Digital Risk Protection (DRP) offers benefits such as phishing prevention, dark web monitoring, brand protection, faster incident response, and stronger visibility into external cyber threats targeting businesses online. Organizations also rely on DRP solutions to reduce data breach risks, protect customer trust, minimize financial losses, and maintain operational continuity across expanding digital environments.

Cybercriminals increasingly exploit fake domains, leaked credentials, malicious websites, and social media impersonation to target companies and consumers through external channels. Continuous threat monitoring and real-time risk intelligence help security teams identify suspicious activity early and reduce potential operational disruption.

Cloud platforms, remote work environments, and connected digital services have significantly expanded external attack surfaces across every industry. Proactive monitoring and being able to see external threats help create better cybersecurity plans by making systems more resilient, keeping sensitive information safe, and lowering long-term security problems..

What Are the Benefits of Digital Risk Protection (DRP)?

Digital Risk Protection (DRP) strengthens cybersecurity strategies by uncovering online threats linked to phishing infrastructure, credential exposure, malicious domains, impersonation campaigns, and public-facing vulnerabilities before they escalate into larger business problems.

1. Prevents Brand Impersonation

Fraudulent login portals, spoofed domains, fake mobile applications, and impersonated customer support accounts are frequently used to deceive customers and employees online. Cybercriminals rely on trusted brand identities to distribute phishing links, collect payment information, and steal user credentials through cloned digital experiences.

Search engines, social media platforms, messaging applications, and online marketplaces often become distribution channels for these impersonation campaigns. Brand protection strategies supported through Digital Risk Protection improve visibility into counterfeit domains, malicious redirects, fraudulent storefronts, and unauthorized brand usage before large-scale scams spread across public channels.

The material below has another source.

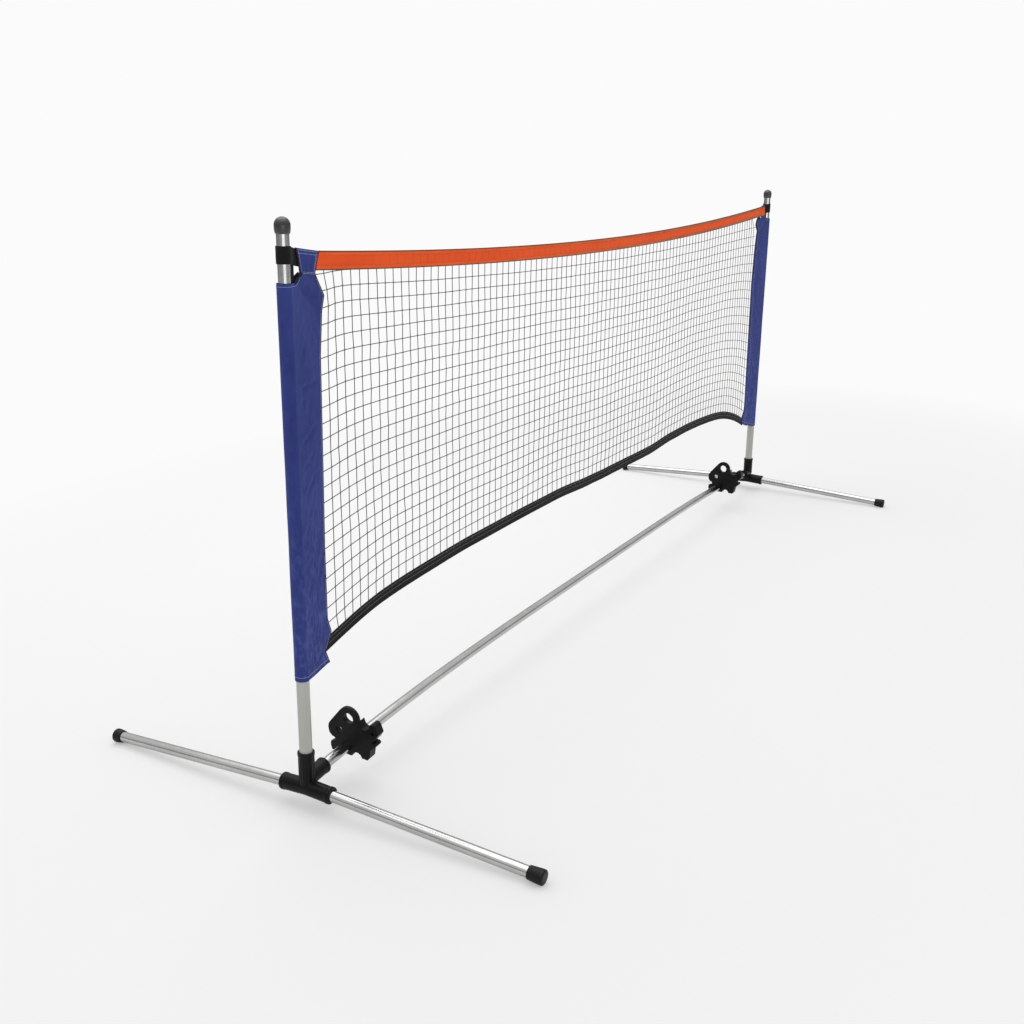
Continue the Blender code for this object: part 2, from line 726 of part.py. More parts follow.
def make_lock_expander(end):
    """A split nylon collet round the spindle, which grips the lower post from inside."""
    x = post_x(end)
    top = UPPER_POST_BOTTOM - COLLET_DROP
    grip = LOWER_POST_RADIUS - TUBE_WALL - GAP
    tip = grip - COLLET_CHAMFER / 2
    drops = [0.0, COLLET_CHAMFER, COLLET_HEIGHT - COLLET_CHAMFER, COLLET_HEIGHT]
    path = [Vector((x, 0.0, top - drop)) for drop in drops]
    body = tube_mesh("collet", path, [tip, grip, grip, tip], [SPINDLE_RADIUS + GAP] * len(drops))
    slit_length = COLLET_HEIGHT * 0.7
    half_slit = COLLET_SLIT / 2
    past = 0.001
    slits = []
    for turn in range(2):
        corners = ((1, -2), (1, 2), (-1, 2), (-1, -2))
        outline = [(u * half_slit, v * grip) for u, v in corners]
        slit = extruded_mesh("slit", outline, slit_length + past)
        spin = Matrix.Rotation(math.radians(90.0 * turn), 4, "Z")
        slit.transform(Matrix.Translation((x, 0.0, top - COLLET_HEIGHT - past)) @ spin)
        slits.append(slit)
    body = combine_all(body, slits, "DIFFERENCE")
    finish_object(f"{end}_lock_expander", body, "white_nylon", post_foot(end))


# Net

def teardrop(radius, flank, sides=10):
    """Half-open loop round the post in (s, y): a round back, then the flank's points and back."""
    first = math.radians(62.0)
    last = 2.0 * math.pi - first
    round_part = []
    for step in range(sides + 1):
        angle = between(step / sides, first, last)
        round_part.append((radius * math.cos(angle), radius * math.sin(angle)))
    lower = list(flank)
    upper = [(s, -y) for s, y in reversed(flank)]
    return round_part + [(s, -y) for s, y in lower] + [(s, -y) for s, y in upper]


def sleeve_fold(end, s, height):
    """The cloth's main folds: long slanted waves that fade out at the post and at both hems."""
    reach = min(max((s - FLANK_START) / FOLD_FADE, 0.0), 1.0)
    share = (height - SLEEVE_BOTTOM[end]) / (SLEEVE_TOP[end] - SLEEVE_BOTTOM[end])
    fade = max(math.sin(math.pi * share), 0.0) ** 0.5 * reach * (1.0 - reach * 0.35)
    return FOLD_DEPTH * fade * math.sin(2.0 * math.pi * (height * FOLDS_UP - s * FOLDS_ACROSS))


def sleeve_point(end, s, y, height):
    return Vector((post_x(end) + inward(end) * s, y + sleeve_fold(end, s, height), height))


def sleeve_heights(end, row, loop):
    """Each row runs straight from the post to the inner edge; the top one steps up to the neck."""
    edge_points = SLEEVE_EDGE[end]
    edge, edge_height = edge_points[row]
    neck_s, neck_height = NECK_LEFT[end]
    share = (edge_height - edge_points[0][1]) / (edge_points[-1][1] - edge_points[0][1])
    post_side = between(share, SLEEVE_BOTTOM[end], SLEEVE_TOP[end])
    heights = []
    for s, y in loop:
        across = min(max((s - FLANK_START) / (edge - FLANK_START), 0.0), 1.0)
        height = between(across, post_side, edge_height)
        if row == len(edge_points) - 1 and s >= neck_s:
            height = between((s - neck_s) / (edge - neck_s), neck_height, edge_height)
        heights.append(height)
    return heights


def make_net_sleeve(end):
    """The cloth sheath round the post, drawn in to a sewn seam that holds the net's edge."""
    outer_rows = []
    inner_rows = []
    for row, (edge, edge_height) in enumerate(SLEEVE_EDGE[end]):
        seam_start = edge - SEAM_WIDTH
        outer_flank = [(FLANK_START, 0.0092), (NECK_LEFT[end][0], 0.0042), (seam_start, 0.0022),
                       (edge, SEAM_HALF_THICKNESS)]
        outer_loop = teardrop(SLEEVE_RADIUS, outer_flank)
        inner_loop = teardrop(SLEEVE_RADIUS - CLOTH, SLEEVE_INSIDE[end])
        heights = sleeve_heights(end, row, outer_loop)
        outer_rows.append([sleeve_point(end, s, y, z) for (s, y), z in zip(outer_loop, heights)])
        inner_rows.append([sleeve_point(end, s, y, z) for (s, y), z in zip(inner_loop, heights)])
    mesh = banded_mesh("sleeve", outer_rows, inner_rows)
    finish_object(f"{end}_net_sleeve", mesh, "blue_cloth", post_foot(end), 60.0)


def make_corner_flap(end):
    """The doubled cloth flap above the neck, which the strap and the top tape are sewn to."""
    x = post_x(end)
    outline = [
        (NECK_LEFT[end][0], NECK_LEFT[end][1] + 2 * GAP),
        (NECK_RIGHT[end][0], NECK_RIGHT[end][1] + 2 * GAP),
        FLAP_TOP_RIGHT[end], FLAP_TOP_LEFT[end],
    ]
    corners = [(x + inward(end) * s, height) for s, height in outline]
    columns = [(corners[0], corners[3]), (corners[1], corners[2])]
    mesh = ribbon_mesh("flap", columns, 2 * SEAM_HALF_THICKNESS)
    finish_object(f"{end}_corner_flap", mesh, "blue_cloth", post_foot(end))


def make_corner_strap(end):
    """The webbing loop round the post, whose tail lies behind the flap."""
    x = post_x(end)
    inner = TUBE_RADIUS + GAP
    front = SEAM_HALF_THICKNESS + GAP
    middle = front + STRAP_WEBBING
    back = middle + STRAP_WEBBING
    slit = 0.0002

    def loop(radius, front_y, back_y, join, tail):
        steps = 10
        first = math.radians(58.0)
        points = []
        for step in range(steps + 1):
            angle = between(step / steps, first, 2.0 * math.pi - first)
            points.append((radius * math.cos(angle), radius * math.sin(angle)))
        return points + [(join, front_y), (tail, front_y), (tail, back_y), (join, back_y)]

    outer_loop = loop(inner + STRAP_WEBBING, front, back, STRAP_JOIN, STRAP_TAIL)
    inner_loop = loop(inner, middle - slit, middle + slit, STRAP_JOIN - 0.008, STRAP_JOIN - 0.004)
    rows = []
    for points in (outer_loop, inner_loop):
        levels = []
        for height in (STRAP_BOTTOM, STRAP_TOP):
            levels.append([Vector((x + inward(end) * s, y, height)) for s, y in points])
        rows.append(levels)
    mesh = banded_mesh("strap", rows[0], rows[1])
    finish_object(f"{end}_corner_strap", mesh, "black_webbing", post_foot(end))


def ribbon_mesh(name, columns, thickness):
    """A flat band in the plane of the net, from columns of (x, low, high)."""
    half = thickness / 2
    points = []
    for (low_x, low), (high_x, high) in columns:
        points += [
            Vector((low_x, -half, low)), Vector((high_x, -half, high)),
            Vector((high_x, half, high)), Vector((low_x, half, low)),
        ]
    faces = stack_faces(0, len(columns), 4)
    faces.append([0, 1, 2, 3])
    faces.append([len(points) - 4 + step for step in range(4)])
    return mesh_from_faces(name, points, faces)


def make_top_tape():
    """The bright top band, which hangs in a shallow curve between the two flaps."""
    half_span = POST_SPACING / 2
    steps = 28
    columns = []
    for step in range(steps + 1):
        share = between(step / steps, -1.0, 1.0)
        end = end_of(share)
        high = top_edge(ENDS[end] * (half_span - FLAP_TOP_RIGHT[end][0]))
        high_x = share * (half_span - flap_edge(end, high) - 2 * GAP)
        low_x = share * (half_span - flap_edge(end, high - TOP_TAPE_HEIGHT) - 2 * GAP)
        columns.append(((low_x, top_edge(high_x) - TOP_TAPE_HEIGHT), (high_x, top_edge(high_x))))
    finish_object("top_tape", ribbon_mesh("tape", columns, TAPE_THICKNESS), "orange_tape")


def make_bottom_tape():
    """The folded bottom band, which rises quickly from each sleeve and runs level between."""
    half_span = POST_SPACING / 2
    steps = 36
    half = BOTTOM_TAPE_HEIGHT / 2
    columns = []
    for step in range(steps + 1):
        share = math.sin(between(step / steps, -1.0, 1.0) * math.pi / 2)
        end = end_of(share)
        centre = bottom_tape_centre(ENDS[end] * (half_span - TAPE_END[end]))
        low_x = share * (half_span - sleeve_edge(end, centre - half) - 4 * GAP)
        high_x = share * (half_span - sleeve_edge(end, centre + half) - 4 * GAP)
        low = (low_x, bottom_tape_centre(low_x) - half)
        high = (high_x, bottom_tape_centre(high_x) + half)
        columns.append((low, high))
    finish_object("bottom_tape", ribbon_mesh("tape", columns, TAPE_THICKNESS), "black_webbing")


def net_edge(end, up):
    """How far the net starts from the post's axis, clear of the sleeve's edge near a row."""
    side_x = ENDS[end] * (POST_SPACING / 2 - NET_SIDE)
    low = bottom_tape_centre(side_x) + BOTTOM_TAPE_HEIGHT / 2
    high = top_edge(side_x) - TOP_TAPE_HEIGHT
    row = (high - low) / NET_ROWS
    levels = [between(up, low, high) + row * step / 4 for step in range(-4, 5)]
    return max(sleeve_edge(end, level) for level in levels) + NET_CLEARANCE


def net_lines(count, width_share):
    """The two sides of each cord, as shares of the net's width or height."""
    lines = []
    for index in range(count + 1):
        centre = between(index / count, width_share / 2, 1.0 - width_share / 2)
        lines += [centre - width_share / 2, centre + width_share / 2]
    return lines


def net_point(across, up, depth):
    half_span = POST_SPACING / 2
    x = between(across, net_edge("near", up) - half_span, half_span - net_edge("far", up))
    low = bottom_tape_centre(x) + BOTTOM_TAPE_HEIGHT / 2 + NET_CLEARANCE
    high = top_edge(x) - TOP_TAPE_HEIGHT - NET_CLEARANCE
    return Vector((x, depth, between(up, low, high)))


def make_net_mesh():
    """The square mesh as one lattice, with fewer and wider gaps than the real cord has."""
    across = net_lines(NET_COLUMNS, NET_CORD / NET_WIDTH)
    up = net_lines(NET_ROWS, NET_CORD / NET_HEIGHT)
    columns = len(across)
    rows = len(up)
    half = NET_THICKNESS / 2
    points = []
    for depth in (-half, half):
        for level in up:
            for share in across:
                points.append(net_point(share, level, depth))
    back = columns * rows

    def corner(column, row):
        return row * columns + column

    def is_gap(column, row):
        inside = 0 <= column < columns - 1 and 0 <= row < rows - 1
        return not inside or (column % 2 == 1 and row % 2 == 1)

    faces = []
    for row in range(rows - 1):
        for column in range(columns - 1):
            if is_gap(column, row):
                continue
            ring = [corner(column, row), corner(column + 1, row),
                    corner(column + 1, row + 1), corner(column, row + 1)]
            faces.append(ring)
            faces.append([point + back for point in reversed(ring)])
            neighbours = [(column, row - 1), (column + 1, row), (column, row + 1), (column - 1, row)]
            for index, (next_column, next_row) in enumerate(neighbours):
                if is_gap(next_column, next_row):
                    first = ring[index]
                    second = ring[(index + 1) % 4]
                    faces.append([second, first, first + back, second + back])
    finish_object("net_mesh", mesh_from_faces("net", points, faces), "net_cord")


def build():
    clear_scene()
    for end in ENDS:
        make_base_tee(end)
        for side in SIDES:
            make_foot(end, side)
            make_foot_cap(end, side)
        make_storage_clip(end)
        make_lower_post(end)
        make_post_bush(end)
        make_upper_post(end)
        make_ball_cap(end)
        make_lock_spindle(end)
        make_lock_expander(end)
        make_net_sleeve(end)
        make_corner_flap(end)
        make_corner_strap(end)
    make_bar()
    make_top_tape()
    make_bottom_tape()
    make_net_mesh()


build()
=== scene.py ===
"""Looks of the multisport net: finishes, cloth, mesh, stitching, studio and camera.

The net runs along X with its near end at -X, the feet run along Y and +Z is up, in metres.
At each end "s" is the distance from the post's axis towards the middle of the net.
"""
import math

import bmesh
import bpy
from mathutils import Matrix, Vector, noise


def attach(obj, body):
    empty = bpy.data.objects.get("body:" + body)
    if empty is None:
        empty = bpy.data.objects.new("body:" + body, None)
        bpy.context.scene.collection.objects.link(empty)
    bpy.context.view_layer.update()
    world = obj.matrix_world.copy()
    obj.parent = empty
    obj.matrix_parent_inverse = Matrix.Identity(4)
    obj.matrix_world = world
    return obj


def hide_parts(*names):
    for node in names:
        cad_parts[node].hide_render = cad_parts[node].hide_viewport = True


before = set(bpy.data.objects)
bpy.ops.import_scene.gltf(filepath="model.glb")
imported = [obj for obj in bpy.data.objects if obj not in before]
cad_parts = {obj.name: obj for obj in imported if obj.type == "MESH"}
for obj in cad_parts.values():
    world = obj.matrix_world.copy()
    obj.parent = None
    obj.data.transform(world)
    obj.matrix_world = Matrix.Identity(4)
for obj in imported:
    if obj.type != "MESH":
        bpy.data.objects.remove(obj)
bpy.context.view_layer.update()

# Frame sizes, as in the model
POST_SPACING = 3.0
HALF_SPAN = POST_SPACING / 2
TUBE_RADIUS = 0.0125
LOWER_POST_RADIUS = 0.014
TUBE_WALL = 0.0012
TUBE_CHAMFER = 0.0004
GAP = 0.0003
FOOT_HALF = 0.5825
FOOT_END_HEIGHT = 0.0155
FOOT_RISE = 0.030
FOOT_SLOPE = FOOT_RISE / FOOT_HALF
TEE_HEIGHT = FOOT_END_HEIGHT + FOOT_RISE
SOCKET_RADIUS = 0.0184
STUB_RADIUS = 0.0181
STUB_ROOT = 0.004
STUB_REACH = 0.060
SOCKET_LIP = 0.0009
SOCKET_LIP_LENGTH = 0.008
SOCKET_OVERLAP = 0.004
SLEEVE_HALF = 0.066
POST_SOCKET_ROOT = 0.0164
POST_SOCKET_MOUTH = 0.0178
POST_SOCKET_TOP = 0.1315
SOCKET_FLOOR = 0.012
CAP_RADIUS = 0.0164
CAP_CORNER = 0.0045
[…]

Brand-focused phishing activity continued increasing throughout 2025. APWG’s Q2 2025 Phishing Activity Trends Report documented growth from 333 targeted brands in April to 345 targeted brands in June 2025, highlighting how aggressively threat actors continue exploiting recognizable business identities.

2. Detects Phishing Attacks Earlier

Modern phishing operations rarely begin with email delivery alone. Attackers commonly prepare phishing kits, spoofed authentication portals, QR-code phishing pages, and malicious SaaS login clones days or weeks before credential harvesting campaigns become active.

Threat intelligence feeds connected to domain registrations, phishing infrastructure, DNS activity, and cloned web assets make earlier disruption possible. Identifying fraudulent login environments before large-scale distribution reduces exposure to account takeover attacks, credential stuffing campaigns, and business email compromise incidents supported by Digital Risk Protection workflows.

Social engineering remained one of the most successful intrusion methods during 2025. Microsoft’s Digital Defense Report 2025 found that 28% of investigated breaches originated from phishing or related social engineering activity, reinforcing the importance of identifying phishing infrastructure during early attack preparation stages.

3. Monitors Dark Web Threats

Dark web marketplaces and cybercrime forums regularly distribute compromised credentials, exposed databases, stolen session cookies, API keys, and unauthorized network access. Information leaked into these criminal ecosystems frequently becomes part of ransomware operations, fraud campaigns, or credential-stuffing attacks targeting organizations and customers.

Exposure monitoring across data leak sites, credential marketplaces, and ransomware affiliate channels improves investigation accuracy after compromised information appears online. Faster visibility into leaked employee credentials, exposed customer records, and info-stealer malware logs strengthens incident response efforts connected to digital risk protection programs.

Cybercriminal marketplaces remained heavily involved in breach monetization throughout 2025. ENISA’s Threat Landscape 2025 reported that 68.6% of recorded intrusions resulted in stolen data being leaked through criminal forums, demonstrating how often compromised information is redistributed after successful attacks.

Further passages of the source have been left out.